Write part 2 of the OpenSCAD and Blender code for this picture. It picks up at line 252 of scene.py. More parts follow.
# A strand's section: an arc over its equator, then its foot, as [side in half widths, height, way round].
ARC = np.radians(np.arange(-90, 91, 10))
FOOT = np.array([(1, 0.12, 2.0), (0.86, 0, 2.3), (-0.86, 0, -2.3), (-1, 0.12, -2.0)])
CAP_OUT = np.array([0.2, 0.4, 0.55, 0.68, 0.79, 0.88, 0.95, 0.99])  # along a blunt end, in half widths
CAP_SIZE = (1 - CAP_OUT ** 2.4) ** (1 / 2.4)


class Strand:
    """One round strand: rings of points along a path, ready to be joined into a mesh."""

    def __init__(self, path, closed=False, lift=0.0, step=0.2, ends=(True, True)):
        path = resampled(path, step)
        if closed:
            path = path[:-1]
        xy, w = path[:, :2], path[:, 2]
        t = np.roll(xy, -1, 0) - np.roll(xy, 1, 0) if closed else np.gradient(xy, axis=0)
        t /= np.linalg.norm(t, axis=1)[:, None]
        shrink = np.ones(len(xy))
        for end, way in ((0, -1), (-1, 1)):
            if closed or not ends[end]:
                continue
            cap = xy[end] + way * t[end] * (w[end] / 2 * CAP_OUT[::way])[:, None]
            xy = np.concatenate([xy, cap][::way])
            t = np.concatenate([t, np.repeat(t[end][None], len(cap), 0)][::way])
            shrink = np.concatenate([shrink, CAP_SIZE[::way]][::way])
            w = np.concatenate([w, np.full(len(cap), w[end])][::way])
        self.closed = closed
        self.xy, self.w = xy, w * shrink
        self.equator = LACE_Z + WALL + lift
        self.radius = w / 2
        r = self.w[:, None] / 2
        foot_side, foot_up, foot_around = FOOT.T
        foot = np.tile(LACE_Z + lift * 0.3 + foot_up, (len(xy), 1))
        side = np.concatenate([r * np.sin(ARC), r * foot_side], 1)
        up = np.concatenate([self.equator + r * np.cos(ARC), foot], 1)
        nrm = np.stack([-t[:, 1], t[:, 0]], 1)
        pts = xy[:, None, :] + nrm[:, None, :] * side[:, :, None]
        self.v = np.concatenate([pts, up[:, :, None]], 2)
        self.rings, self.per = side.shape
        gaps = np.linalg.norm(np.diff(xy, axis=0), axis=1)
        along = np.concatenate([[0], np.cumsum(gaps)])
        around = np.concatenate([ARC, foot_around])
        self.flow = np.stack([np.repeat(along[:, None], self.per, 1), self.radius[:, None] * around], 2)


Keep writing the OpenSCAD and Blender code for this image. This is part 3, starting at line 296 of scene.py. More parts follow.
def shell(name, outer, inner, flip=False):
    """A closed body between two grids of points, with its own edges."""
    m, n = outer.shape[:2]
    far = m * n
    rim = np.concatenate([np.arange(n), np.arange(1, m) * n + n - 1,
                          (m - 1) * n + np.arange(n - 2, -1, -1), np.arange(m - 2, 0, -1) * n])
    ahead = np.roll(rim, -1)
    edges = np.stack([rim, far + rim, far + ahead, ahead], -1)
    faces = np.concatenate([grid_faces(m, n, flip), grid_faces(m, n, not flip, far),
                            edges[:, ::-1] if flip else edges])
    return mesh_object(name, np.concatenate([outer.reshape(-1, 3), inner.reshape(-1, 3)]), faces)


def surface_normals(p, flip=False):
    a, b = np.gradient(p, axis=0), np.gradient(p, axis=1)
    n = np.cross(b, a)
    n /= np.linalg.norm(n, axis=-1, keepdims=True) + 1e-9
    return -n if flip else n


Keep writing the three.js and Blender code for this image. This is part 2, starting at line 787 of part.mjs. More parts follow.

Stated goal -> Write out every entry word for word.

Response to the task ->
Write part 2 of the OpenSCAD and Blender code for this picture. It picks up at line 252 of scene.py. More parts follow.
# A strand's section: an arc over its equator, then its foot, as [side in half widths, height, way round].
ARC = np.radians(np.arange(-90, 91, 10))
FOOT = np.array([(1, 0.12, 2.0), (0.86, 0, 2.3), (-0.86, 0, -2.3), (-1, 0.12, -2.0)])
CAP_OUT = np.array([0.2, 0.4, 0.55, 0.68, 0.79, 0.88, 0.95, 0.99])  # along a blunt end, in half widths
CAP_SIZE = (1 - CAP_OUT ** 2.4) ** (1 / 2.4)


class Strand:
    """One round strand: rings of points along a path, ready to be joined into a mesh."""

    def __init__(self, path, closed=False, lift=0.0, step=0.2, ends=(True, True)):
        path = resampled(path, step)
        if closed:
            path = path[:-1]
        xy, w = path[:, :2], path[:, 2]
        t = np.roll(xy, -1, 0) - np.roll(xy, 1, 0) if closed else np.gradient(xy, axis=0)
        t /= np.linalg.norm(t, axis=1)[:, None]
        shrink = np.ones(len(xy))
        for end, way in ((0, -1), (-1, 1)):
            if closed or not ends[end]:
                continue
            cap = xy[end] + way * t[end] * (w[end] / 2 * CAP_OUT[::way])[:, None]
            xy = np.concatenate([xy, cap][::way])
            t = np.concatenate([t, np.repeat(t[end][None], len(cap), 0)][::way])
            shrink = np.concatenate([shrink, CAP_SIZE[::way]][::way])
            w = np.concatenate([w, np.full(len(cap), w[end])][::way])
        self.closed = closed
        self.xy, self.w = xy, w * shrink
        self.equator = LACE_Z + WALL + lift
        self.radius = w / 2
        r = self.w[:, None] / 2
        foot_side, foot_up, foot_around = FOOT.T
        foot = np.tile(LACE_Z + lift * 0.3 + foot_up, (len(xy), 1))
        side = np.concatenate([r * np.sin(ARC), r * foot_side], 1)
        up = np.concatenate([self.equator + r * np.cos(ARC), foot], 1)
        nrm = np.stack([-t[:, 1], t[:, 0]], 1)
        pts = xy[:, None, :] + nrm[:, None, :] * side[:, :, None]
        self.v = np.concatenate([pts, up[:, :, None]], 2)
        self.rings, self.per = side.shape
        gaps = np.linalg.norm(np.diff(xy, axis=0), axis=1)
        along = np.concatenate([[0], np.cumsum(gaps)])
        around = np.concatenate([ARC, foot_around])
        self.flow = np.stack([np.repeat(along[:, None], self.per, 1), self.radius[:, None] * around], 2)


Keep writing the OpenSCAD and Blender code for this image. This is part 3, starting at line 296 of scene.py. More parts follow.
def shell(name, outer, inner, flip=False):
    """A closed body between two grids of points, with its own edges."""
    m, n = outer.shape[:2]
    far = m * n
    rim = np.concatenate([np.arange(n), np.arange(1, m) * n + n - 1,
                          (m - 1) * n + np.arange(n - 2, -1, -1), np.arange(m - 2, 0, -1) * n])
    ahead = np.roll(rim, -1)
    edges = np.stack([rim, far + rim, far + ahead, ahead], -1)
    faces = np.concatenate([grid_faces(m, n, flip), grid_faces(m, n, not flip, far),
                            edges[:, ::-1] if flip else edges])
    return mesh_object(name, np.concatenate([outer.reshape(-1, 3), inner.reshape(-1, 3)]), faces)


def surface_normals(p, flip=False):
    a, b = np.gradient(p, axis=0), np.gradient(p, axis=1)
    n = np.cross(b, a)
    n /= np.linalg.norm(n, axis=-1, keepdims=True) + 1e-9
    return -n if flip else n


Keep writing the three.js and Blender code for this image. This is part 2, starting at line 787 of part.mjs. More parts follow.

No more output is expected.